Set task:
The data must be returned in full and exactly as given.

Data lines:
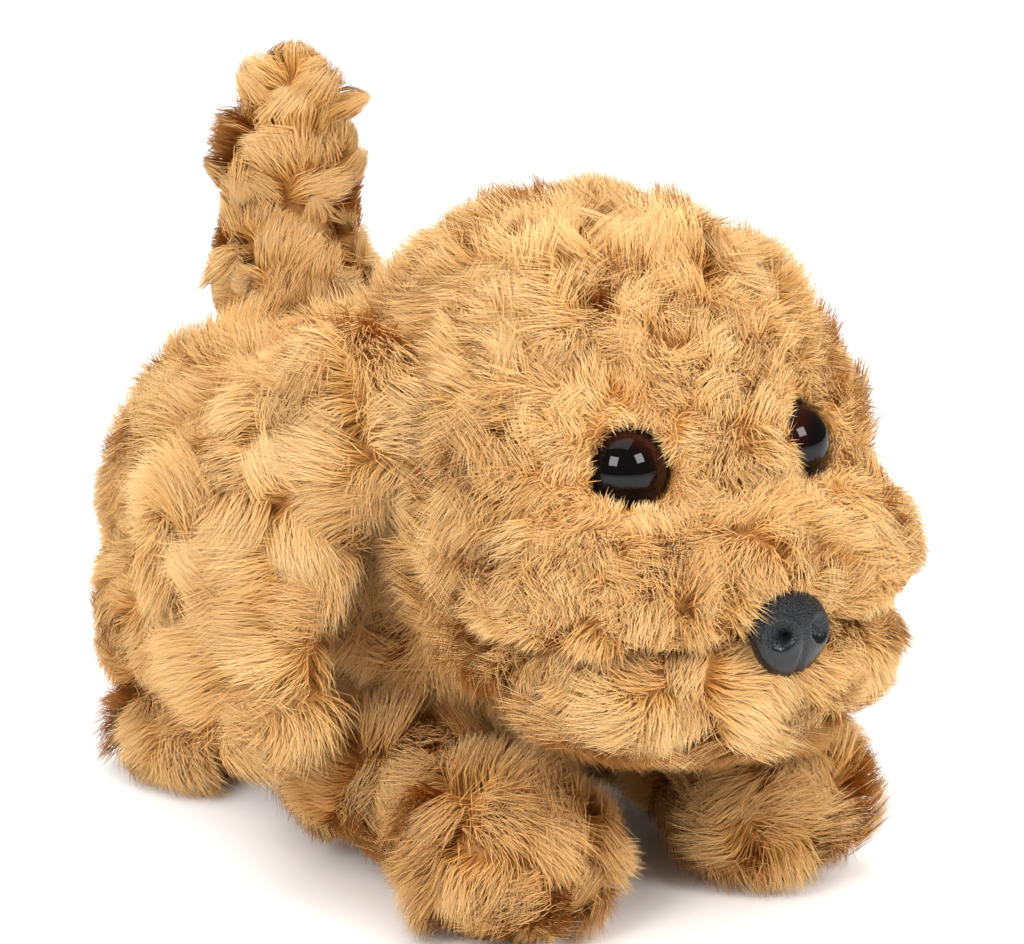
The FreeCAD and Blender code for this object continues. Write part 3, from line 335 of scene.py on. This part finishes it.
def map_height(nt):
    """Separated parts of the fur map, whose Y runs from root to tip or from pupil to rim."""
    uv = nt.nodes.new("ShaderNodeUVMap")
    uv.uv_map = FUR_MAP
    parts = nt.nodes.new("ShaderNodeSeparateXYZ")
    nt.links.new(uv.outputs[0], parts.inputs[0])
    return parts


TUFT_TONES = [(0.0, (0.78, 0.61, 0.43)), (0.5, (0.93, 0.91, 0.87)), (1.0, (1.10, 1.12, 1.18))]


def fur_material(name, root, middle, tip):
    """Fibre colour from dark root to pale tip, times the tone of the tuft that it grows in."""
    mat, nt, bsdf = tree(name)
    parts = map_height(nt)
    length = ramp(nt, parts.outputs["Y"], [(0.0, root), (0.38, middle), (0.95, tip)])
    tone = ramp(nt, parts.outputs["X"], TUFT_TONES)
    mix = nt.nodes.new("ShaderNodeMix")
    mix.data_type, mix.blend_type = "RGBA", "MULTIPLY"
    mix.inputs["Factor"].default_value = 1.0
    nt.links.new(length, mix.inputs["A"])
    nt.links.new(tone, mix.inputs["B"])
    nt.links.new(mix.outputs["Result"], bsdf.inputs["Base Color"])
    bsdf.inputs["Roughness"].default_value = 0.7
    bsdf.inputs["Specular IOR Level"].default_value = 0.12
    return mat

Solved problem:
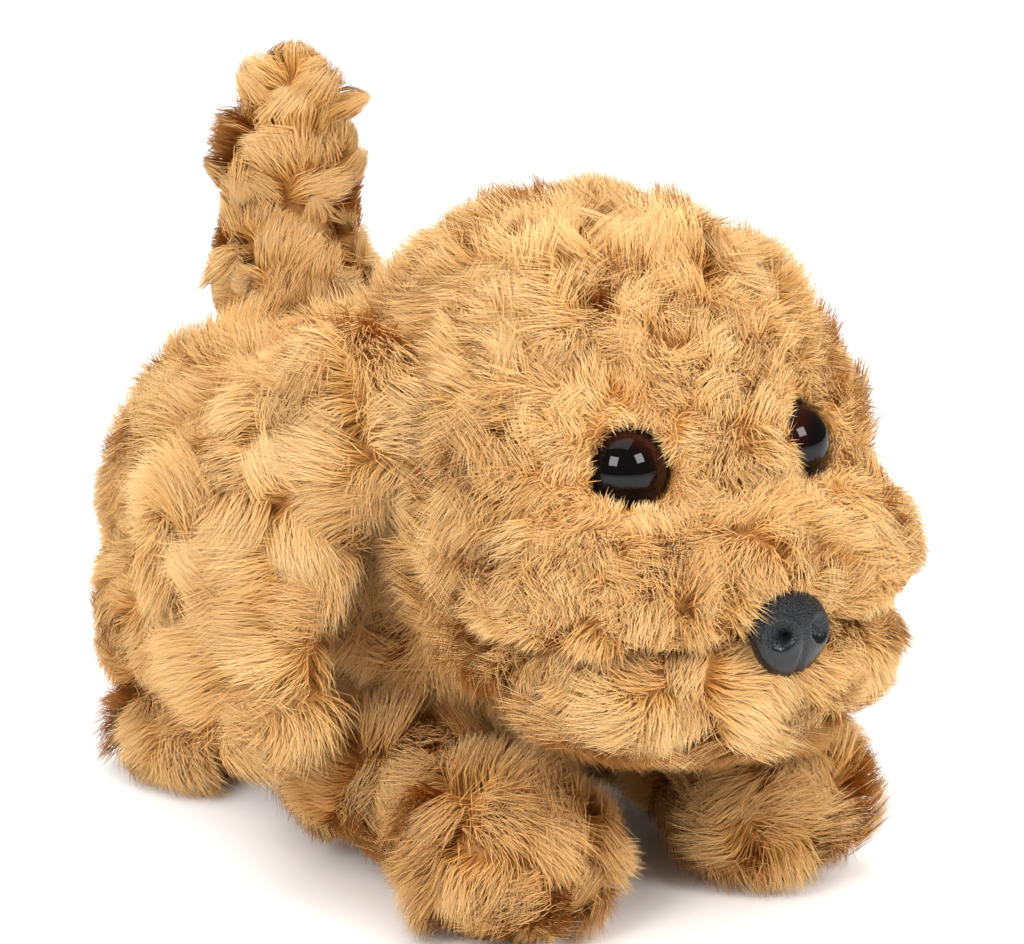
The FreeCAD and Blender code for this object continues. Write part 3, from line 335 of scene.py on. This part finishes it.
def map_height(nt):
    """Separated parts of the fur map, whose Y runs from root to tip or from pupil to rim."""
    uv = nt.nodes.new("ShaderNodeUVMap")
    uv.uv_map = FUR_MAP
    parts = nt.nodes.new("ShaderNodeSeparateXYZ")
    nt.links.new(uv.outputs[0], parts.inputs[0])
    return parts


TUFT_TONES = [(0.0, (0.78, 0.61, 0.43)), (0.5, (0.93, 0.91, 0.87)), (1.0, (1.10, 1.12, 1.18))]


def fur_material(name, root, middle, tip):
    """Fibre colour from dark root to pale tip, times the tone of the tuft that it grows in."""
    mat, nt, bsdf = tree(name)
    parts = map_height(nt)
    length = ramp(nt, parts.outputs["Y"], [(0.0, root), (0.38, middle), (0.95, tip)])
    tone = ramp(nt, parts.outputs["X"], TUFT_TONES)
    mix = nt.nodes.new("ShaderNodeMix")
    mix.data_type, mix.blend_type = "RGBA", "MULTIPLY"
    mix.inputs["Factor"].default_value = 1.0
    nt.links.new(length, mix.inputs["A"])
    nt.links.new(tone, mix.inputs["B"])
    nt.links.new(mix.outputs["Result"], bsdf.inputs["Base Color"])
    bsdf.inputs["Roughness"].default_value = 0.7
    bsdf.inputs["Specular IOR Level"].default_value = 0.12
    return mat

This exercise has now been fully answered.